# Track Vents?



## [email protected] (Jan 18, 2019)

My raceway is coming along quite nicely. It’s construction is one upside through my Covid self isolation. I currently have glued my aprons (big thanks to Brad Bowman for their fabrication) and am filling and sanding joint imperfections. I started filling the slots and each joints and thought, “Maybe these are vents and shouldn’t be filled.” Am I correct, are these vents and should remain open or is it ok to cover them up?


----------



## alpink (Aug 22, 2010)

go ahead, cover them.
they are slots to allow the sections to snap together ans take apart easier.
you seem to be making a permanent layout, so there will be no need for those slots anymore.

let's see some pics as you proceed.


----------



## Milton Fox Racing (May 27, 2014)

I've never seen that type of connection before - interesting. Can your remind what track brand it is? To me it looks like the 'vents' act as engineered compression springs to maintain the track power feed and I wouldnt close them in to allow for contraction and expansion.

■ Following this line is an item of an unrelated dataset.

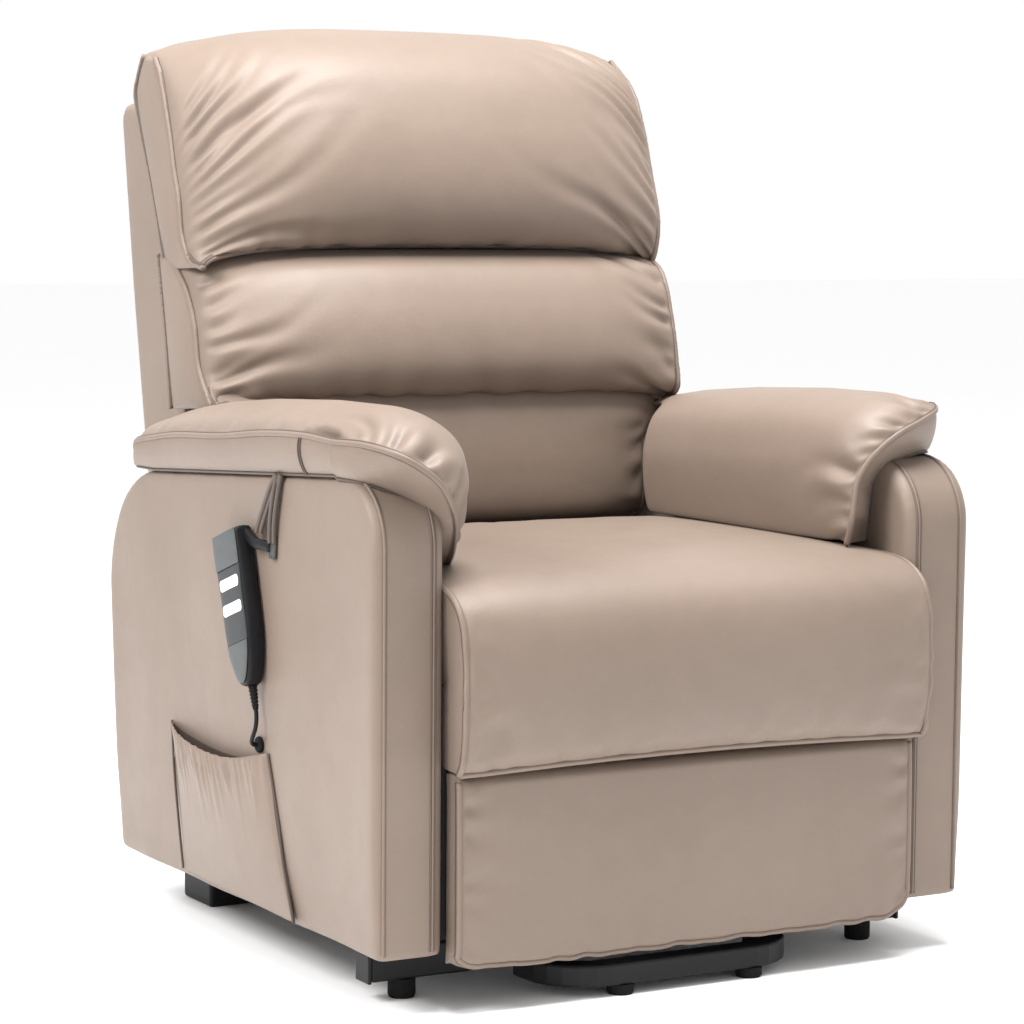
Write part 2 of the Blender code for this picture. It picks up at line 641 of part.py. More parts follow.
def footrest_parts():
    back = FOOTREST_BOARD_BACK
    low = (-FOOTREST_HALF + 0.008, FOOTREST_PAD_BACK + GAP, FOOTREST_LOW + 0.012)
    high = (FOOTREST_HALF - 0.008, back, FOOTREST_HIGH - 0.006)
    board = block("footrest_board", low, high, "deck_fabric", "footrest")
    ears = []
    for side in SIDE_SIGNS:
        lane_low, lane_high = span(side, LANE_LINK_2)
        outline = [(back - 0.004, FOOTREST_PIVOT[1] - 0.030)]
        outline += arc(FOOTREST_PIVOT, 0.010, -60, 60, 4) + [(back - 0.004, FOOTREST_PIVOT[1] + 0.028)]
        ears.append(prism(f"footrest_ear_{side}", outline, "X", lane_low, lane_high, "black_steel", "footrest"))
        ends = sorted((side * (LANE_LINK_2[0] + 0.001), side * (LANE_LINK_3[0] - 0.001)))
        ears.append(pin(f"footrest_pin_{side}", FOOTREST_PIVOT, *ends, PIN_RADIUS, "zinc_steel", "footrest"))
    union(board, *ears)
    outline = rounded_rectangle((-FOOTREST_HALF, FOOTREST_LOW), (FOOTREST_HALF, FOOTREST_HIGH), 0.016)
    rings = []
    for y, inset in ((FOOTREST_PAD_BACK, 0.0), (FOOTREST_FRONT + 0.008, 0.0), (FOOTREST_FRONT, 0.008)):
        center = (FOOTREST_LOW + FOOTREST_HIGH) / 2
        half = (FOOTREST_HIGH - FOOTREST_LOW) / 2
        rings.append(
            [(x * (1 - inset / FOOTREST_HALF), y, center + (z - center) * (1 - inset / half)) for x, z in outline]
        )
    loft("footrest_pad", rings, "leather", "footrest")


def footrest_links():
    """Three links a side, folded behind the footrest. Each has its pin at its far end."""
    joints = (LINK_1_PIVOT, LINK_2_PIVOT, LINK_3_PIVOT, FOOTREST_PIVOT)
    lanes = (LANE_LINK_1, LANE_LINK_2, LANE_LINK_3)
    radius = PIN_RADIUS + RUNNING_CLEARANCE
    for side in SIDE_SIGNS:
        for index, lane in enumerate(lanes):
            body = f"footrest_link_{index + 1}"
            near, far = joints[index], joints[index + 1]
            low, high = span(side, lane)
            name = f"{body}_{side_name(side)}"
            link = prism(name, capsule(near, far, 0.0095), "X", low, high, "zinc_steel", body)
            tag = f"{index}_{side}"
            if index == 0:
                ends = sorted((side * (lane[0] + 0.001), side * LANE_SIDE_PLATE[1]))
                union(link, pin("frame_pin_" + tag, near, *ends, PIN_RADIUS, "zinc_steel", body))
            else:
                cut(link, hole(near, low, high, radius, body, "near_" + tag))
            if index < 2:
                ends = sorted((side * (lane[1] - 0.001), side * (lanes[index + 1][0] - 0.0005)))
                union(link, pin("far_pin_" + tag, far, *ends, PIN_RADIUS, "zinc_steel", body))
            else:
                cut(link, hole(far, low, high, radius, body, "far_" + tag))


# ---------------------------------------------------------------- backrest
def back_line(z):
    """The y of the shell's front plane at a height."""
    return 0.3120 + 0.212 * (z - 0.4350)


def back_shell():
    outline = [(0.312, 0.435), (0.436, 0.449), (0.470, 0.525), (0.511, 0.742), (0.548, 0.975)]
    outline += [(0.546, 0.988), (0.535, 0.995), (0.450, 0.993), (0.434, 0.986), (back_line(0.972), 0.972)]
    prism("back_shell", outline, "X", -BACK_HALF, BACK_HALF, "leather", "backrest", 0.008)


def back_frame():
    """The torque tube on the recline axis, and a bracket at each end that carries the shell."""
    reach = 0.2787
    pin("back_tube", BACK_PIVOT, -reach, reach, 0.011, "black_steel", "backrest")
    for side in SIDE_SIGNS:
        low, high = span(side, LANE_LINK_1)
        outline = arc(BACK_PIVOT, 0.018, 150, 300, 6) + [(0.300, 0.418), (0.410, 0.430)]
        outline += [(0.412, 0.4455), (0.3120, 0.4347), (0.205, 0.430)]
        bracket = prism(f"back_bracket_{side_name(side)}", outline, "X", low, high, "black_steel", "backrest")
        ends = sorted((side * (LANE_LINK_1[0] + 0.001), side * LANE_SIDE_PLATE[1]))
        union(bracket, pin(f"back_pin_{side}", BACK_PIVOT, *ends, PIN_RADIUS, "zinc_steel", "backrest"))


def pillow(name, outline, half_width, body):
    """A side outline lofted across the chair. Towards its ends the front draws back to the rear face."""
    middle = sum(z for _, z in outline) / len(outline)
    rings = []
    for share in (-1.0, -0.97, -0.88, -0.60, 0.0, 0.60, 0.88, 0.97, 1.0):
        swell = (1 - abs(share) ** 4) ** 0.5
        depth = 0.50 + 0.50 * swell
        height = 0.93 + 0.07 * swell
        ring = []
        for y, z in outline:
            level = middle + (z - middle) * height
            back = back_line(level) - 0.003
            ring.append((share * half_width, back - (back_line(z) - 0.003 - y) * depth, level))
        rings.append(ring)
    return loft(name, rings, "leather", body)


def back_pillows():
    head = [(0.238, 0.801), (0.380, 0.801), (0.402, 0.900), (0.425, 1.010), (0.420, 1.055), (0.385, 1.080)]
    head += [(0.340, 1.088), (0.290, 1.076), (0.245, 1.040), (0.212, 0.970), (0.196, 0.890), (0.205, 0.825)]
    pillow("head_pillow", head, PILLOW_HALF, "backrest")
    middle = [(0.186, 0.626), (0.344, 0.626), (0.360, 0.700), (0.378, 0.796), (0.245, 0.796), (0.205, 0.775)]
    middle += [(0.170, 0.730), (0.154, 0.680), (0.162, 0.640)]
    pillow("middle_pillow", middle, PILLOW_HALF, "backrest")
    lower = [(0.196, 0.478), (0.315, 0.478), (0.340, 0.621), (0.205, 0.621), (0.180, 0.595), (0.170, 0.540)]
    lower += [(0.175, 0.490)]
    pillow("lower_cushion", lower, 0.2850, "backrest")


# ---------------------------------------------------------------- pocket, strap, handset and cord
def side_pocket():
    """A gathered pocket on the arm at -X, open at its top."""
    outer = [(0.170, 0.248), (0.138, 0.076), (-0.162, 0.071), (-0.100, 0.252), (-0.022, 0.236), (0.080, 0.236)]
    panel = -ARM_OUTER - GAP
    rings = []
    for depth, inset in ((0.0, 0.0), (0.010, 0.002), (0.017, 0.012)):
        ring = []
        for y, z in outer:
            slope = min(max((z - 0.071) / 0.10, 0.35), 1.0)
            toward = 0.004 + (0.165 - z) * 0.02
            ring.append((panel - depth * slope, y + (toward - y) * inset / 0.15, z))
        rings.append(ring)
    pocket = loft("side_pocket", rings, "leather", "chassis")
    mouth = [(0.158, 0.262), (0.132, 0.098), (-0.136, 0.096), (-0.088, 0.262)]
    cutter_rings = []
    for depth, inset in ((-0.004, 0.0), (0.0075, 0.004), (0.0135, 0.018)):
        ring = []
        for y, z in mouth:
            slope = min(max((z - 0.085) / 0.10, 0.20), 1.0)
            ring.append((panel - depth * slope, y + (0.004 - y) * inset / 0.15, z))
        cutter_rings.append(ring)
    cut(pocket, loft("pocket_cutter", cutter_rings, "leather", "chassis"))


def handset_strap():
    """A leather loop sewn under the arm pad, and the hook plate that it holds."""
    x_low, x_high = -ARM_OUTER - 0.0062, -ARM_OUTER - GAP
    outline = [(-0.1240, 0.5620), (-0.1000, 0.5020), (-0.0960, 0.4800), (-0.1160, 0.4800), (-0.1360, 0.5620)]
    strap = prism("handset_strap", outline, "X", x_low, x_high, "leather", "chassis")
    cutter_outline = [(-0.1260, 0.5420), (-0.1060, 0.5020), (-0.1200, 0.5060)]
    cut(strap, prism("strap_cutter", cutter_outline, "X", x_low - 0.01, x_high + 0.002, "leather", "chassis"))


def handset_frame():
    """Unit vectors in the side view: down the handset, and across it towards the back."""
    down = (Vector(HANDSET_BOTTOM) - Vector(HANDSET_TOP)).normalized()
    return down, Vector((-down[1], down[0]))


def on_handset(distance, across):
    """A (y, z) that far down the handset from its top, and that far across it."""
    down, sideways = handset_frame()
    y, z = Vector(HANDSET_TOP) + down * distance + sideways * across
    return (y, z)


def handset_outline(inset):
    length = (Vector(HANDSET_BOTTOM) - Vector(HANDSET_TOP)).length
    half = [(0.0, 0.0330), (0.050, 0.0335), (0.110, 0.0320), (0.142, 0.0270), (0.163, 0.0180), (length, 0.0080)]
    right = []
    for distance, width in half:
        inner = min(max(distance, inset), length - inset)
        right.append((inner, max(width - inset, 0.004)))
    back = [on_handset(distance, width) for distance, width in right]
    front = [on_handset(distance, -width) for distance, width in reversed(right)]
    return back + front


def handset():
    rings = []
    for x, inset in (
        (HANDSET_BACK, 0.004),
        (HANDSET_BACK - 0.004, 0.0),
        (HANDSET_FACE + 0.006, 0.0),
        (HANDSET_FACE, 0.0035),
    ):
        rings.append([(x, y, z) for y, z in handset_outline(inset)])
    body = loft("handset_body", rings, "grey_plastic", "handset")
    corners = (on_handset(-0.003, -0.012), on_handset(0.010, -0.012), (-0.1130, 0.4810), (-0.1130, 0.4930))
    hook_x = (-ARM_OUTER - 0.0170, -ARM_OUTER - 0.0065)
    hook = prism("hook_arm", list(corners), "X", *hook_x, "black_plastic", "handset")
    union(body, hook)
    for name, distance in (("button_up", 0.0600), ("button_down", 0.0890)):
        corner_low, corner_high = (distance - 0.0070, -0.0245), (distance + 0.0070, 0.0245)
        outline = rounded_rectangle(corner_low, corner_high, 0.003, 2)
        recess = [on_handset(u, v) for u, v in outline]
        floor = HANDSET_FACE + 0.0040
        cut(body, prism(name + "_cutter", recess, "X", HANDSET_FACE - 0.003, floor, "grey_plastic", "handset"))
        small = rounded_rectangle(
            (corner_low[0] + 0.0004, corner_low[1] + 0.0004),
            (corner_high[0] - 0.0004, corner_high[1] - 0.0004),
            0.0026,
            2,
        )
        face = [on_handset(u, v) for u, v in small]
        deep = floor - BUTTON_TRAVEL - 0.0005
        prism(name, face, "X", HANDSET_FACE - 0.0012, deep, "white_plastic", name)


def cord_route():
    """Places along the cord's middle line, from the handset's strain relief to the eyelet."""
    x = -ARM_OUTER
    return [
        (x - 0.0150, *on_handset(0.2055, 0.0)),
        (x - 0.0150, *on_handset(0.2100, 0.0)),
        (x - 0.0156, -0.0912, 0.2895),
        (x - 0.0162, -0.0915, 0.2835),
        (x - 0.0168, -0.0902, 0.2775),
        (x - 0.0172, -0.0872, 0.2720),
        (x - 0.0170, -0.0835, 0.2672),
        (x - 0.0156, -0.0788, 0.2616),
        (x - 0.0118, -0.0761, 0.2580),
        (x - 0.0066, -0.0760, 0.2575),
    ]


def smooth_path(points, spacing):
    """Places along a Catmull-Rom curve through the points, about that far apart."""
    padded = [points[0]] + points + [points[-1]]
    path = []
    for i in range(1, len(padded) - 2):
        p0, p1, p2, p3 = (Vector(p) for p in padded[i - 1 : i + 3])
        steps = max(1, round((p2 - p1).length / spacing))
        for step in range(steps):
            t = step / steps
            path.append(
                0.5 * (2 * p1 + (p2 - p0) * t + (2 * p0 - 5 * p1 + 4 * p2 - p3) * t**2
                       + (3 * p1 - p0 - 3 * p2 + p3) * t**3)
            )
    path.append(Vector(points[-1]))
    return path


CORD_DIAMETER = 0.0050


def strain_relief():
    """A tapered sleeve from the handset's lower end to the cord."""
    top = (HANDSET_BACK - 0.0095, *on_handset(0.1790, 0.0))
    bottom = Vector(cord_route()[0])
    bottom -= (bottom - Vector(top)).normalized() * GAP
    along = (bottom - Vector(top)).normalized()
    across = along.orthogonal().normalized()
    up = along.cross(across)
    rings = []
    for center, radius in ((Vector(top), 0.0048), (bottom, 0.0034)):
        angles = [2 * math.pi * i / 12 for i in range(12)]
        rings.append([center + radius * (math.cos(a) * across + math.sin(a) * up) for a in angles])
    loft("strain_relief", rings, "black_rubber", "handset")


def cord():
    curve = bpy.data.curves.new("handset_cord", "CURVE")
    curve.dimensions = "3D"
    curve.bevel_depth = CORD_DIAMETER / 2
    curve.bevel_resolution = 2
    curve.use_fill_caps = True
    path = smooth_path(cord_route(), 0.010)
    spline = curve.splines.new("POLY")
    spline.points.add(len(path) - 1)
    for point, place_ in zip(spline.points, path):
        point.co = (*place_, 1.0)
    add_object("handset_cord", curve, "cord_sheath", "chassis")


def cord_grommet():
    low, high = -ARM_OUTER - 0.0063, -ARM_OUTER - GAP
    pin("cord_grommet", GROMMET, low, high, 0.0075, "black_rubber", "chassis")


def build():
    clear_scene()
    make_materials()
    make_bodies()
    base_tubes()
    base_rails()
    base_mid_tube()
    base_brackets()
    base_bow()
    base_feet()
    lift_arms()
    lift_cross_tube()
    upper_links()
    lift_motor()
    lift_rod()
    seat_sides()
    seat_tubes()
    seat_deck()
    control_box()
    rear_panel()
    arms()
    arm_pads()
    seat_cushion()
    footrest_parts()
    footrest_links()
    back_shell()
    back_frame()
    back_pillows()
    side_pocket()
    handset_strap()
    handset()
    strain_relief()
    cord()
    cord_grommet()


build()
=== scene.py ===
"""Lift recliner chair: leather, cushions, handset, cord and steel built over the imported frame.

Metres. Places are written in the chair's own coordinates and moved by SHIFT into the frame. +X is the
sitter's left, -Y is the front of the chair.
"""

import json
import math

import bmesh
import bpy
import numpy as np
from mathutils import Matrix, Vector


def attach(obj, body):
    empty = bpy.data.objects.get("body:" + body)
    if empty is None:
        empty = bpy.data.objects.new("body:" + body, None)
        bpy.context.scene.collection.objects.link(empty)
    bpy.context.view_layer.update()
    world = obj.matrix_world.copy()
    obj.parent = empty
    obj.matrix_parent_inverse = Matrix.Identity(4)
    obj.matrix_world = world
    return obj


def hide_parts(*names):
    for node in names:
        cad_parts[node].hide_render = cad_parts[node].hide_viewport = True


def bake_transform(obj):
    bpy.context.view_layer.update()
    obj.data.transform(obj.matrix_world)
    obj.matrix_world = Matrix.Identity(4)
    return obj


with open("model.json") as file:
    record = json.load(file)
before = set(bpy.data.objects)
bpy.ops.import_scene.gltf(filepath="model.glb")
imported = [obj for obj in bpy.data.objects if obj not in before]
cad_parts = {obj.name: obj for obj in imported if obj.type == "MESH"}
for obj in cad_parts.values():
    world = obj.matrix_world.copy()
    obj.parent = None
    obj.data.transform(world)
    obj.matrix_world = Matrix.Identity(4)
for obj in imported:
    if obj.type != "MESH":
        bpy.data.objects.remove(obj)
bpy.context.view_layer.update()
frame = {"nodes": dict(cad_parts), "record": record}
SHIFT = np.array((0.0, -0.069, 0.0))
COLLECTION = bpy.context.scene.collection
MATERIALS = {}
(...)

You would think the bends in the metal would serve the same purpose though - so they may not matter.


----------



## Milton Fox Racing (May 27, 2014)

alpink said:


> go ahead, cover them.
> they are slots to allow the sections to snap together ans take apart easier.
> you seem to be making a permanent layout, so there will be no need for those slots anymore.
> 
> let's see some pics as you proceed.



This makes more sense to their design.


----------



## [email protected] (Jan 18, 2019)

Thanks guys. I’m using AFX track and will fill them in. I’m not really sure if I would have gone all OCD on this build if Covid measures weren’t in place, but I am. I’ve already sanded my complete raceway and will do so again once I’ve repaired all uneven connects, filled in the slots, and covered my nails.
Then it will be one to painting the raceway. I done some research on painting and have heard good arguments for and against. That being said, I’m open to suggestions/recommendations on techniques, masking material, paint, etc.
Once I get the raceway completed, I plan on making a short video on the build. Here are a few pictures. 

attaching raceway table top to 2x4 table
Brad’s apron blueprint
raceway layout design on table top




















Thanks again (to all) for your recommendations/assistance in this build.


----------



## alpink (Aug 22, 2010)

on a routed wood 1/24 scale drag strip I used epoxy paint.
normally used to seal and protect concrete floors for auto garages and the like.
it is chemical resistant and cleans easily. 
all my racers were very satisfied with the grip too.
it might be a tad bit expensive and I hope you will get other recommendations from guys who actually can turn corners. 
I prefer drag racing! LOL


----------



## [email protected] (Jan 18, 2019)

Thanks for your recommendation. Grip is great on straights, but I like to drift around turns. Will the epoxy provide to much grip for drifting?


----------



## alpink (Aug 22, 2010)

I cannot say. I don't have any turns on my drag strips .......


----------



## Milton Fox Racing (May 27, 2014)

Probably not. Most paint surfaces are going to be slicker than a textured plastic surface. If it isnt just wax it or use some silicon lub....


----------



## [email protected] (Jan 18, 2019)

Thanks guys.


----------